Transfers of operational land will invariably pass all liability for historic contamination onto the buyer. Especially where the land transferred is intended for residential use, this needs careful due diligence and potentially insurance to ensure that the completed development is mortgageable.

Complex industrial developments next to railway lines may often require detailed easements and other rights over the retained railway, for example for bridges, level crossings, or for utility easements . Note that typically these will be granted in the form of leases of easements for a term certain, and will thus technically be forfeitable in case of breach. This should be borne in mind especially when seeking third party funding. Care should be taken to avoid a right of forfeiture on insolvency.
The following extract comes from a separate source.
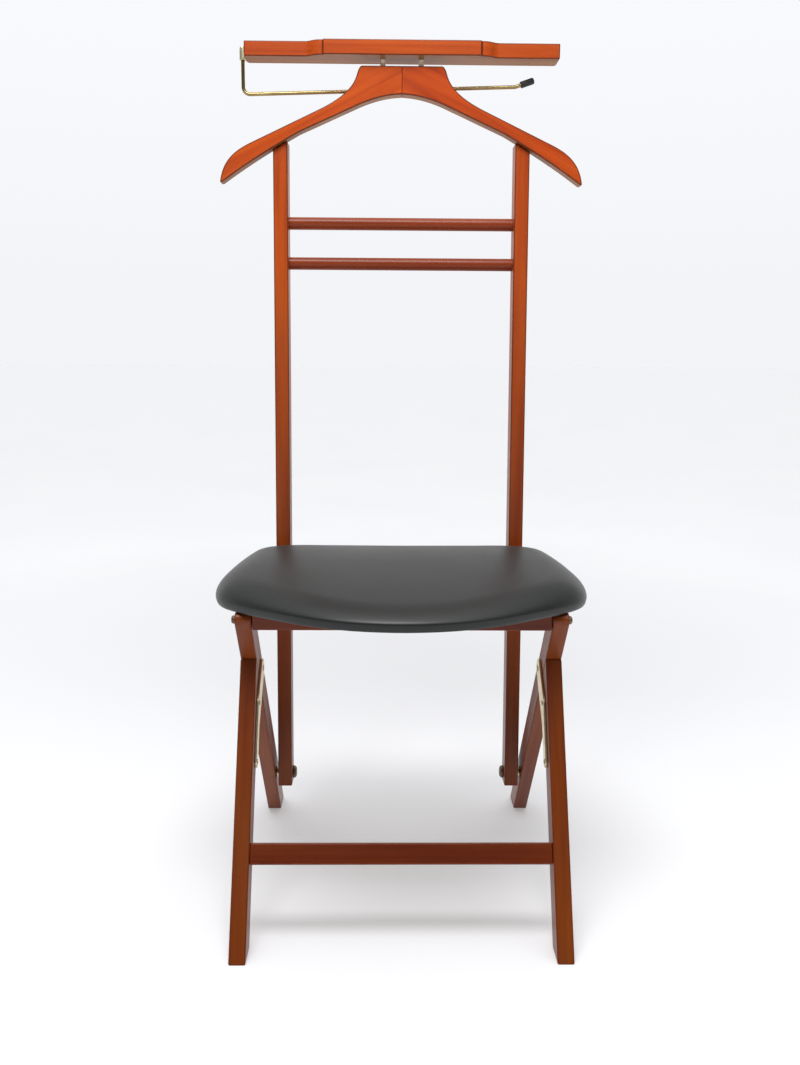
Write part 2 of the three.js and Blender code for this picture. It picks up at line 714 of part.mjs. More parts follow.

Again , the easements will give the operator the ability to suspend the rights in an operational emergency, and will provide robust rights of access to rectify developer breach.

Title especially to Network Rail land, is generally unregistered, and given the lengthy statutory devolution of the railway networks from the original private rail companies in the mid-19th Century via various nationalised entities through to Network Rail, the paper title is often incomplete.  There is a well-trodden process, which the Land Registry are familiar with, for procuring statutory declarations from Network Rail's mapping team, but developers should allow time for this, and bear in mind that some lenders may not permit funds to be drawn down until first registration is complete.

Even where an intended development does not directly abut or involve operational railway land, developers should note that in many circumstances rail operators are statutory consultees in relation to planning applications, and therefore may still exert an indirect influence over the course of developments.

In summary, many highly imaginative and complex schemes have been put together between developers and operators involving railway land. They can be extremely rewarding, and Network Rail in particular has a strong recent record of joint ventures with developers, but developers should be aware of, and allow for, an inevitable degree of process.